If you've ever wanted a cocktail that tastes like summer vacation in a glass, look no further than the Mango Tajín Margarita. This sweet, spicy, and tangy drink combines the tropical richness of fresh mango with the addictive chili-lime punch of Tajín, all wrapped around the clean heat of 100% agave tequila. Chef Violeta created this recipe for a beachside party three summers ago, and it has not left the rotation since.

The Mango Tajín Margarita checks every box: it's visually stunning with its bright orange color and crimson rim, it smells incredible, and the flavor is layered in a way that keeps you coming back for more sips. Sweet from the mango, tart from the lime, salty and spicy from the Tajín, and that unmistakable agave backbone tying it all together.

Whether you make it blended or on the rocks, fresh mango or frozen, this is one of the best margarita variations you'll ever try. Here's everything you need to know.

Fresh vs. Frozen Mango: Which to Use

Both fresh and frozen mango work beautifully in this recipe, and the choice really depends on the season and what version of the drink you want. Fresh mango puréed in a blender gives you the most vibrant, aromatic result — there's nothing quite like the perfume of a ripe Ataulfo mango (also called honey mango) blended with fresh lime juice. Ataulfo mangoes are less fibrous and sweeter than Tommy Atkins (the common large red-and-green variety), making them ideal for cocktails.

Frozen mango, on the other hand, is the way to go for the blended frozen version of this drink. Frozen mango chunks are already sweet, already cold, and blend into a silky slushy consistency that's perfect on a hot day. Chef Violeta keeps a bag of frozen mango in her freezer year-round specifically for last-minute cocktail emergencies.

To make fresh mango purée: peel and dice one ripe mango (about 1 cup of flesh), blend with 1 tablespoon of fresh lime juice and 1 teaspoon of agave nectar until completely smooth. Strain for a silky texture or leave as-is for a more rustic, fruity feel. This purée keeps in the fridge for up to 48 hours, making it perfect for batch prep.

Tajín: The Secret Weapon Rim and More

If you haven't cooked or mixed drinks with Tajín before, it's about to become one of your pantry staples. Tajín is a Mexican chili-lime seasoning made from dried chili peppers, lime juice, and salt — it's used on everything from fruit to chips to cocktail rims in Mexico, and for very good reason.
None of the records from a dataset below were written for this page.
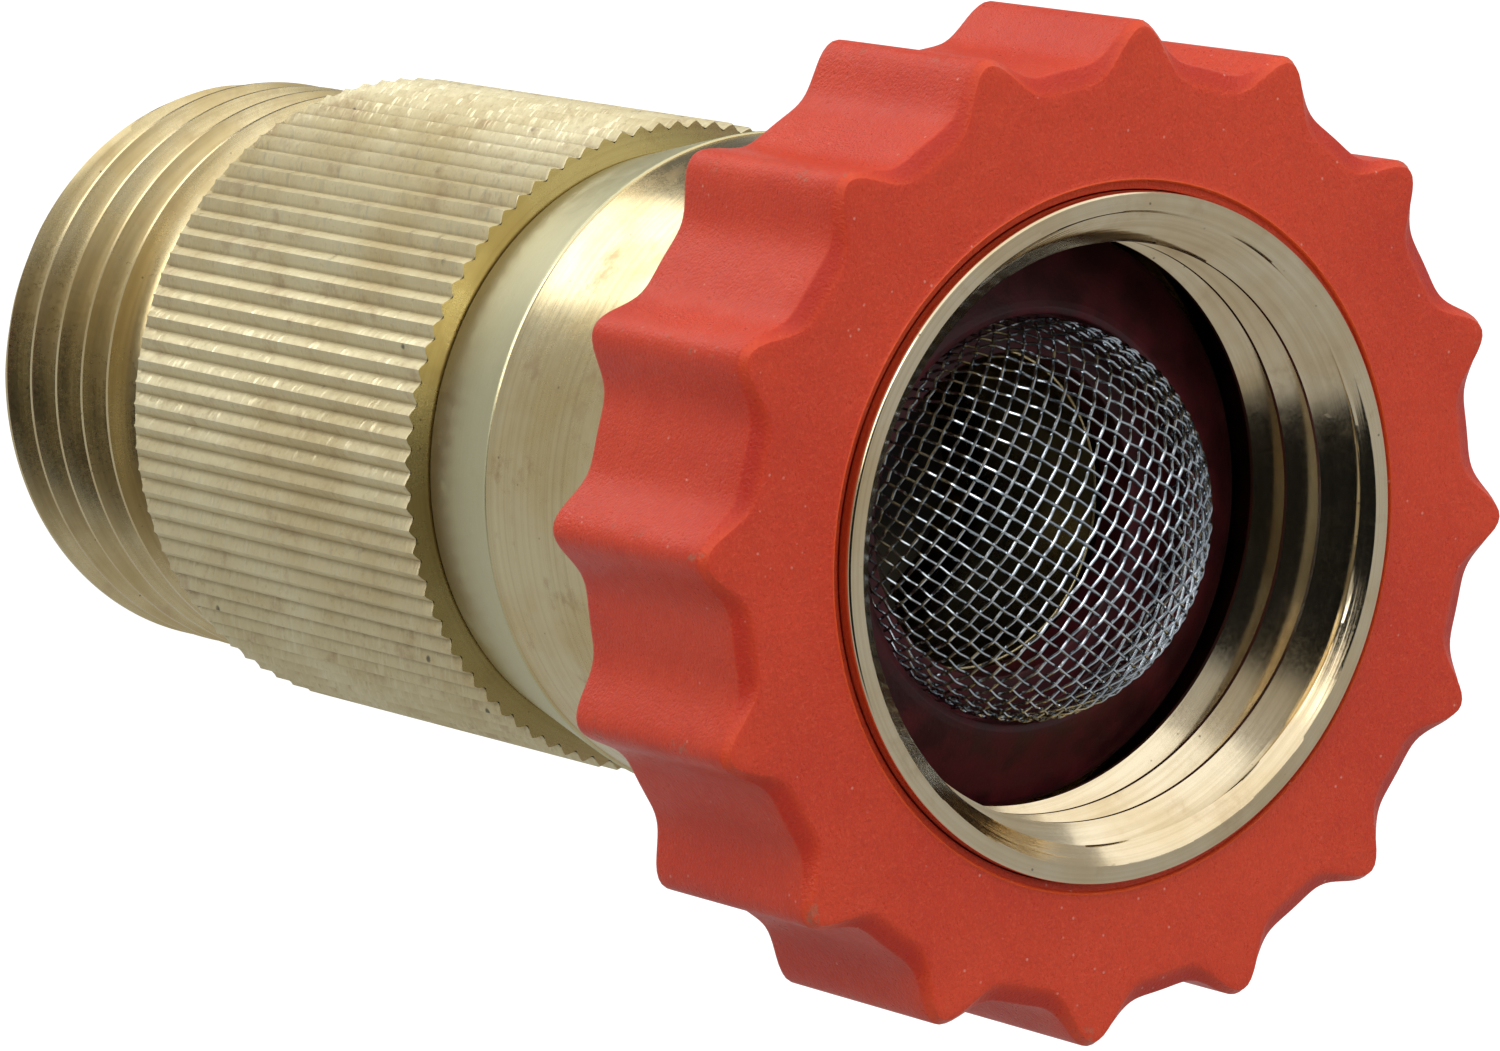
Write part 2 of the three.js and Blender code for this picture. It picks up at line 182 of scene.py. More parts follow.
def split_path(points, longest):
    """The open path with its long sides cut into pieces no longer than that."""
    made = []
    for p, q in zip(points, points[1:]):
        count = max(1, math.ceil(math.dist(p, q) / longest))
        made += [np.add(p, np.subtract(q, p) * k / count) for k in range(count)]
    return made + [np.array(points[-1], float)]


def split(profile, longest):
    """The closed profile with its long sides cut the same way."""
    return split_path(list(profile) + [profile[0]], longest)[:-1]


def weld(mesh):
    """Joins points that lie together, such as the two ends of a ring."""
    shape = bmesh.new()
    shape.from_mesh(mesh)
    bmesh.ops.remove_doubles(shape, verts=shape.verts, dist=WELD_GAP * MM)
    shape.to_mesh(mesh)
    shape.free()


def mesh_object(name, points, faces, body, material, node, values=None):
    """A smooth-shaded mesh that rides on a body and stands for a CAD node. values are named numbers
    per point that its material reads."""
    mesh = bpy.data.meshes.new(name)
    mesh.from_pydata((np.asarray(points) * MM).tolist(), [], faces)
    for label, numbers in (values or {}).items():
        attribute = mesh.attributes.new(label, "FLOAT", "POINT")
        attribute.data.foreach_set("value", np.asarray(numbers, np.float32).ravel())
    weld(mesh)
    mesh.polygons.foreach_set("use_smooth", [True] * len(mesh.polygons))
    mesh.set_sharp_from_angle(angle=SHARP_ANGLE)
    mesh.materials.append(material)
    piece = bpy.data.objects.new(name, mesh)
    bpy.context.scene.collection.objects.link(piece)
    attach(piece, body)
    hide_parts(node)
    return piece


def grid_faces(rows, columns, closed=True):
    """Quads between rows of points round the axis; closed joins the last row to the first."""
    faces = []
    for i in range(rows if closed else rows - 1):
        a, b = i * columns, (i + 1) % rows * columns
        for j in range(columns):
            k = (j + 1) % columns
            faces.append((a + j, a + k, b + k, b + j))
    return faces


def turned(profile, columns, radius_at=None):
    """Points and faces of a closed profile of (radius, z), anticlockwise, turned round the axis.
    radius_at(r, z, angle) may change the radius of each point."""
    profile = np.array(profile, float)
    angle = np.arange(columns) * TAU / columns
    r = np.repeat(profile[:, :1], columns, 1)
    z = np.repeat(profile[:, 1:], columns, 1)
    angle = np.repeat(angle[None, :], len(profile), 0)
    if radius_at:
        r = radius_at(r, z, angle)
    points = np.stack([r * np.cos(angle), r * np.sin(angle), z], -1).reshape(-1, 3)
    return points, grid_faces(len(profile), columns)


def thread_rings(low, high, crest_z):
    """Heights, on the X axis, of rings that climb with the thread from low to high, with one ring on
    the middle of each crest."""
    step = THREAD_FLAT / 2
    crest = crest_z - PITCH * VIEW_SIDE / TAU
    start = crest - step * math.ceil((crest - low + PITCH) / step)
    return np.arange(start, high + 2 * step, step)


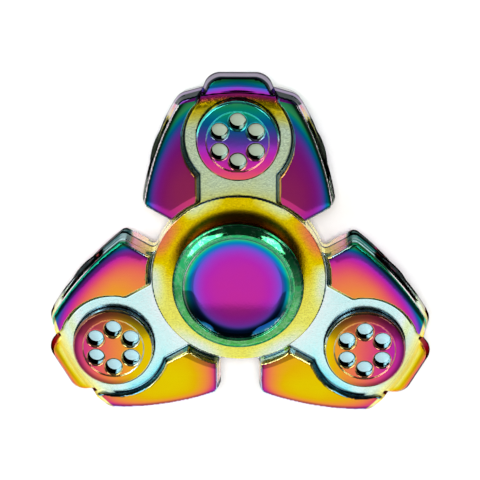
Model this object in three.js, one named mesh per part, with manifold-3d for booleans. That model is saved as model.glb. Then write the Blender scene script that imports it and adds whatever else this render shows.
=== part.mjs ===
// Three-armed fidget spinner: a die-cast body on a small ball bearing, held between two finger caps.
// Millimetres. +Z is the spin axis, and the origin is the centre of the bearing.
import * as THREE from "three";
import { mergeVertices } from "three/addons/utils/BufferGeometryUtils.js";
import Module from "manifold-3d";

const wasm = await Module();
wasm.setup();

// ---------------------------------------------------------------- driving dimensions

const ARMS = 3;
const CAP_SEGMENTS = 44;
const BEARING_SEGMENTS = 36;
const WEIGHT_SEGMENTS = 36;

const hub = { radius: 13.1, halfHeight: 2.38, edge: 0.12, boreLength: 10 };

const arm = {
  discRadius: 22, // from the spin axis to the middle of the weight disc
  webStart: 6.5, // inside the hub collar
  webEnd: 28.7,
  webHalfHeight: 2.0,
  panelHalfHeight: 3.62,
  draft: 0.65, // how far the walls lean out from the top edges to the middle plane
  neckHalfWidth: 6.27,
  recessRadius: 8.5, // round recess between the panels, about the weight disc
  recessMouth: THREE.MathUtils.degToRad(45), // where that recess opens towards the tip
  panelHubRadius: 13.9, // the panels' arc about the hub collar
  notchHalfWidth: 3.58, // half the gap between two arms
  widest: 14.0, // half width at the shoulder corner, before it is rounded
  cornerRound: 1.3,
  sideBulge: 0.7,
  endOuter: new THREE.Vector2(27.8, 8.2),
  endInner: new THREE.Vector2(28.3, 6.5),
  halfSpan: 20, // wider than the arm, for the slab that trims it
  // half height against reach, as a side view of the arm
  crown: [[5, 3.62], [14, 3.6], [19, 3.35], [26, 3.15], [28.8, 2.85], [29.1, 1.6], [33, 1.5]],
};

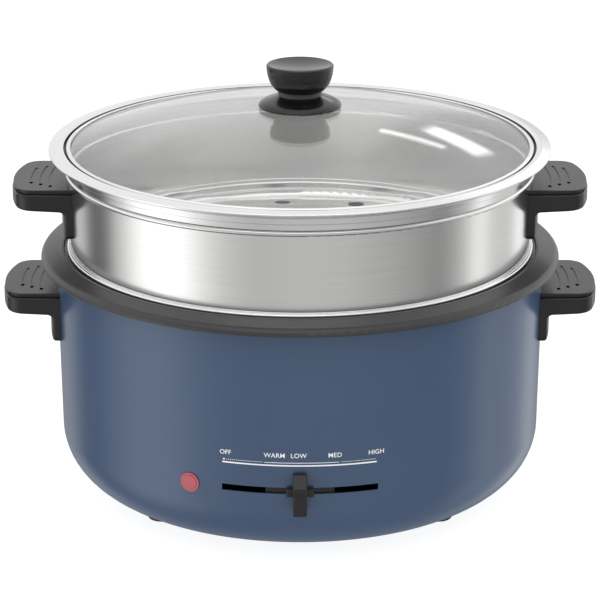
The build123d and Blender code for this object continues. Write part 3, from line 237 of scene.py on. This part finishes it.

The combination of fruity chili heat and bright lime citrus is deeply addictive.

For the Mango Tajín Margarita rim, mix two parts Tajín with one part flaky sea salt on a small plate. Moisten your glass rim with a lime or mango wedge, then dip and rotate to coat evenly. The bright red rim against the deep orange margarita looks absolutely stunning, especially in a rocks glass or a wide margarita glass.
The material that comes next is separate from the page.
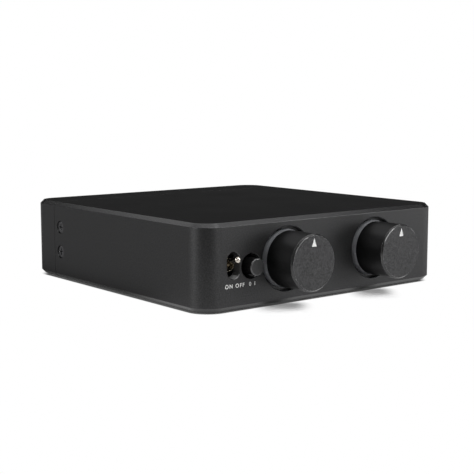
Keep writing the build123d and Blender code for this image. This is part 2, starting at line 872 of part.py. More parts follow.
with BuildPart() as main_board:
    with BuildSketch(Plane.XY.offset(board_z)):
        with Locations((0, board_middle_y)):
            Rectangle(board_width, board_rear_y - board_front_y)
        with Locations(*board_hole_places):
            Circle(clearance_hole_radius, mode=Mode.SUBTRACT)
    extrude(amount=board_thickness)
main_board.part.label = "main_board"

with BuildPart() as board_standoffs:
    with BuildSketch(Plane.XY.offset(plate_top_z)):
        with Locations(*board_hole_places):
            RegularPolygon(standoff_width / 2, 6, major_radius=False)
            Circle(thread_hole_radius, mode=Mode.SUBTRACT)
    extrude(amount=standoff_height)
board_standoffs.part.label = "board_standoffs"

# Parts that stand on the board: sizes are width, depth and height.
op_amp_size = (9.6, 6.4, 4.0)
op_amp_places = [(x, 26.0) for x in (-42.0, -22.0, -2.0, 18.0)]
film_capacitor_size = (4.6, 7.2, 9.5)
film_capacitor_places = [(-45.0 + 9.0 * step, 8.0) for step in range(8)]
relay_size = (20.0, 10.0, 10.0)
relay_places = [(input_pair_x, 50.0), (output_pair_x, 50.0)]
resistor_radius = 1.2
resistor_length = 6.3
resistor_places = [(-45.0 + 10.0 * column, y) for column in range(7) for y in (-8.0, -14.0)]
diode_radius = 1.35
diode_length = 5.2
diode_places = [(58.0, 40.0 + 5.0 * step) for step in range(4)]
filter_capacitor_radius = 5.0
filter_capacitor_height = 16.0
filter_capacitor_rim = 0.6
filter_capacitor_places = [(x, y) for x in (42.0, 55.0) for y in (-12.0, 2.0)]
regulator_body = (10.0, 4.4, 9.0)
regulator_tab = (10.0, 1.3, 15.5)
regulator_leg_height = 4.0
regulator_leg_pitch = 2.5
regulator_places = [(42.0, 22.0), (56.0, 22.0)]


def make_boxes(size, places, edge):
    """Identical moulded blocks on the board, with their upper edges eased."""
    width, depth, height = size
    with BuildPart() as blocks:
        with BuildSketch(Plane.XY.offset(board_top_z)):
            with Locations(*places):
                Rectangle(width, depth)
        extrude(amount=height)
        chamfer(blocks.faces().group_by(Axis.Z)[-1].edges(), edge)
    return blocks


def make_lying_cylinders(radius, length, places):
    """Identical small round parts that lie along X on the board."""
    with BuildPart() as parts:
        for x, y in places:
            with BuildSketch(Plane(origin=(x - length / 2, y, board_top_z + radius), z_dir=(1, 0, 0))):
                Circle(radius)
            extrude(amount=length)
        fillet(parts.edges().filter_by(GeomType.CIRCLE), radius / 3)
    return parts


op_amps = make_boxes(op_amp_size, op_amp_places, edge_break)
op_amps.part.label = "op_amps"
film_capacitors = make_boxes(film_capacitor_size, film_capacitor_places, edge_break)
film_capacitors.part.label = "film_capacitors"
relays = make_boxes(relay_size, relay_places, edge_break)
relays.part.label = "relays"
resistors = make_lying_cylinders(resistor_radius, resistor_length, resistor_places)
resistors.part.label = "resistors"
rectifier_diodes = make_lying_cylinders(diode_radius, diode_length, diode_places)
rectifier_diodes.part.label = "rectifier_diodes"

with BuildPart() as filter_capacitors:
    with BuildSketch(Plane.XY.offset(board_top_z)):
        with Locations(*filter_capacitor_places):
            Circle(filter_capacitor_radius)
    extrude(amount=filter_capacitor_height)
    fillet(filter_capacitors.edges().group_by(Axis.Z)[-1], filter_capacitor_rim)
filter_capacitors.part.label = "filter_capacitors"

with BuildPart() as voltage_regulators:
    body_z = board_top_z + regulator_leg_height
    with BuildSketch(Plane.XY.offset(body_z)):
        with Locations(*regulator_places):
            Rectangle(regulator_body[0], regulator_body[1])
    extrude(amount=regulator_body[2])
    with BuildSketch(Plane.XY.offset(body_z)):
        with Locations(*[(x, y + regulator_body[1] / 2) for x, y in regulator_places]):
            Rectangle(regulator_tab[0], regulator_tab[1], align=(Align.CENTER, Align.MAX))
    extrude(amount=regulator_tab[2])
    with BuildSketch(Plane.XY.offset(board_top_z)):
        with Locations(*regulator_places):
            with GridLocations(regulator_leg_pitch, 0, 3, 1):
                Rectangle(pin_width, pin_thickness)
    extrude(amount=regulator_leg_height)
voltage_regulators.part.label = "voltage_regulators"

# ---------------------------------------------------------------- files

pieces = [
    top_shell,
    rear_cap,
    base_plate,
    rubber_feet,
    side_screws,
    base_screws,
    board_screws,
    jack_screws,
    gain_knob,
    gain_knob_set_screw,
    gain_pot_shaft,
    gain_pot_housing,
    volume_knob,
    volume_knob_set_screw,
    volume_pot_shaft,
    volume_pot_housing,
    pot_washers,
    pot_nuts,
    toggle_lever,
    toggle_bushing,
    toggle_housing,
    button_cap,
    button_plunger,
    button_switch_housing,
    button_spring,
    input_jack_housing,
    output_jack_housing,
    jack_barrels,
    white_jack_inserts,
    red_jack_inserts,
    jack_centre_contacts,
    ground_post,
    ground_post_nut,
    ground_lug,
    ground_washer,
    ground_thumb_nut,
    power_inlet,
    power_inlet_pin,
    main_board,
    board_standoffs,
    op_amps,
    film_capacitors,
    relays,
    resistors,
    rectifier_diodes,
    filter_capacitors,
    voltage_regulators,
]
os.makedirs("parts", exist_ok=True)
for piece in pieces:
    export_step(piece.part, f"parts/{piece.part.label}.step")
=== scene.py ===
"""A phono preamp in a low black case: the finish of its surfaces, and the studio around it."""

import json
import math

import bmesh
import bpy
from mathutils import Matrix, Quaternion, Vector

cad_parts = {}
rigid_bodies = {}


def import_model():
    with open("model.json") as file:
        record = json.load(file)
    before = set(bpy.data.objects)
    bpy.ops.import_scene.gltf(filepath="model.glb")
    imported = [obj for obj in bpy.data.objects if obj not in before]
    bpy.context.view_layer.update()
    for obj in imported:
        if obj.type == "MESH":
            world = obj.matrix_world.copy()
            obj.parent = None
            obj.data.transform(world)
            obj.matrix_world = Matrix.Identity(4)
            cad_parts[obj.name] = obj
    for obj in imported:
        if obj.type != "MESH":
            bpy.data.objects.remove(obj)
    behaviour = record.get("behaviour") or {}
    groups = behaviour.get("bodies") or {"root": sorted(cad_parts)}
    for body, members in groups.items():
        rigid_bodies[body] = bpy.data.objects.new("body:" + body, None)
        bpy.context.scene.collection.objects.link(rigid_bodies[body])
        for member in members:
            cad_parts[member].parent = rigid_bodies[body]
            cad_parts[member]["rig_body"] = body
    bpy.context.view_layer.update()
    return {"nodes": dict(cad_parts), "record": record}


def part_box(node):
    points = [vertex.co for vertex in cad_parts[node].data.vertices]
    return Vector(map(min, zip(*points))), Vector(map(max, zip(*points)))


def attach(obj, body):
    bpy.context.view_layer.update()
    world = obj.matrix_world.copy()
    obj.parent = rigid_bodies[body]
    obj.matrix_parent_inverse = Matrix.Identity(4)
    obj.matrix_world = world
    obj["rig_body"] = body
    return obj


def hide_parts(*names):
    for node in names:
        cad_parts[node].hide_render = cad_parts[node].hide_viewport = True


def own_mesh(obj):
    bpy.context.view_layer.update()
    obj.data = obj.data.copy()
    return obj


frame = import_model()

MM = 0.001

# Camera: metres and degrees, in the frame of the object
CAMERA_PLACE = (-0.346694, -0.431680, 0.095066)
CAMERA_AZIMUTH = 38.8181
CAMERA_PITCH = 7.6136
CAMERA_LENS = 80.212
CAMERA_CLIP = (0.01, 100)

# CAD nodes that are finished in a way of their own
CASE_NODES = ("top_shell", "rear_cap", "base_plate")
CASE_SCREWS = ("side_screws", "base_screws")
KNOBS = ("gain_knob", "volume_knob")
TURNED_NODES = (*KNOBS, "button_cap")
ROUND_NODES = ("resistors", "rectifier_diodes", "button_spring", "toggle_lever")

# How far the edges of machined and moulded pieces are eased, and which edges are
CASE_EASE = 0.20 * MM
KNOB_EASE = 0.12 * MM
SCREW_EASE = 0.22 * MM
SMALL_EASE = 0.06 * MM
EASE_SEGMENTS = 2
ROUND_PROFILE = 0.5
SHARP_ANGLE = math.radians(25)
FLAT_ANGLE = math.radians(0.5)
WELD_DISTANCE = 1e-6
NORMAL_WEIGHT = 50

# The numbers of a part's finishes: 0 is the finish of its slot
SIDE, TOP, CUT, BORE, LIP, SEAT = range(6)
BARREL, FLARE, FACE, BEVEL, RIM = range(5)
KEEP_FINISH = -1

# What a face's unit normal has along an axis, at least or at most, to get one of them
TOP_FACING = 0.95
CUT_FACING = 0.3
BORE_FACING = 0.1
LIP_FACING = 0.70
FACE_FACING = 0.95
BEVEL_FACING = 0.2

# The lever's slot and the button's hole: middle x and z, half the width and half the height
BORES = ((-59.1 * MM, 20.7 * MM, 4.0 * MM, 6.4 * MM), (-49 * MM, 19.6 * MM, 5.5 * MM, 5.5 * MM))
BORE_DEPTH = 6 * MM

# The part of the case's sides that holds the seats of the side screws
SEAT_START = 70 * MM
SEAT_REACH = 4 * MM
SEAT_BOTTOM = 8 * MM
SEAT_TOP = 33 * MM

# Knobs and button
KNOB_RADIUS = 13.15 * MM
FLARE_MARGIN = 0.1 * MM
POINTER_TIP = 11.4 * MM
POINTER_BASE = 7.5 * MM
POINTER_HALF_WIDTH = 1.4 * MM
POINTER_DEPTH = 0.2 * MM
POINTER_SUNK = 0.04 * MM

# Lettering on the front: the words, their left end, base line and height, and the type's build
SWITCH_WORDS = ("ON OFF", -64.1 * MM, 10.7 * MM, 1.8 * MM)
BUTTON_WORDS = ("0 1", -50.4 * MM, 10.7 * MM, 1.8 * MM)
INK_THICKNESS = 0.02 * MM
TYPE_SIZE = 1.40
TYPE_SPACING = 1.30
TYPE_BOLDNESS = 0.014
TYPE_RESOLUTION = 4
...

Chef Violeta also likes to dust a small pinch of Tajín directly on top of the finished cocktail — on the rocks version especially — for a pop of color and a flavor burst on the first sip. It's a small detail that makes a big impression.

Mango Tajín Margarita

Tropical sweetness meets bold chili-lime heat

Prep Time
8 mins
Total Time
8 mins
Servings
1 cocktail
Difficulty
Easy

Ingredients

  • 2 oz blanco tequila (100% agave)
  • 2 oz fresh mango purée
  • 1 oz fresh lime juice
  • ½ oz agave nectar
  • Ice cubes
  • 2 tbsp Tajín + 1 tbsp flaky salt (for rim)
  • Mango slice and lime wheel for garnish

Instructions

  1. Make mango purée: Blend 1 cup fresh mango with 1 tbsp lime juice and 1 tsp agave until smooth.
  2. Rim the glass: Mix Tajín and flaky salt. Moisten the glass rim with lime, then dip into the Tajín mixture.
  3. Shake: Add tequila, mango purée, lime juice, agave nectar, and ice to a cocktail shaker. Shake hard for 15 seconds.
  4. Strain: Strain over fresh ice in your rimmed glass.
  5. Garnish: Add a mango slice and lime wheel. Dust with a pinch of Tajín on top.
Variations
Frozen version: Blend all ingredients with 1 cup frozen mango and 1 cup ice until smooth.
Spicy Mango Margarita: Add 2 jalapeño slices to the shaker before shaking.
Mocktail: Replace tequila with sparkling water and double the mango purée.
Chef Violeta's Tips:
  • Ataulfo (honey) mangoes are sweeter and less fibrous — the best variety for cocktails.
  • Frozen mango works perfectly for the blended version and is available year-round.
  • The Tajín rim is what makes this drink unforgettable — don't skip it!